Yea my wife got into this band from Africa and they sing in …a language I don’t remember, not only did all translation services online not have it it was hard to even search for it in text.

Well, it isn’t necessarily about the intermediate steps that can be summarized into a recipe to follow. It’s more a matter of having developed extensive background knowledge across world language families. Putting in the hours of familiarizing oneself with the salient characteristics of many different language families, plus the isolates. Having a massive memory of linguistic data plus an efficient indexing system. A combination of having extensive memory in your head and knowing where to go look up any information needed.

You need your own memory and system of indexing it to get started. Then you can build on that by knowing what further information to look up, if necessary.

How far does this go? Could you, for example, recognize Kanuri or Daba?

It’s true that I do much better with written languages. But I have done some audio identification.

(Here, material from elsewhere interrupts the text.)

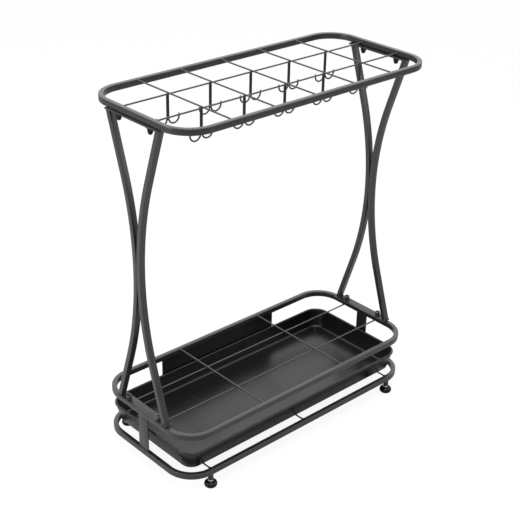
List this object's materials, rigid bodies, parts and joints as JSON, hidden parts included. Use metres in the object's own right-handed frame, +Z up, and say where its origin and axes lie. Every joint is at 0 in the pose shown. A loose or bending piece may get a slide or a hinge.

Oh goodness, no. When I worked in a language shop, people just knew I was the go-to gal for identifying languages. It was just a once in a while thing since the other people I worked with were pretty good at routine identification themselves, but I was available to be called in when the regulars got stumped.

It amazes me how metal and electronica fans can distinguish so many finely split micro-grades of musical genres when the stuff pretty much all sounds the same to me, since I’m a fan of neither. How they can listen to a song and peg it to a given genre I’ve never heard of is beyond me. I’m even more hopeless with identifying makes, models, and years of cars. But if I were a car nut, I’d have the familiarity with all the different features to be able to place them. So knowing my languages is probably analogous to holding such fan-girl trivia in one’s mind.

drums table Ask-the thread! Ask-the thread! Ask-the thread!

Please?

The former, probably. The latter would take a lot longer. I’m rather weak in Nilo-Saharan.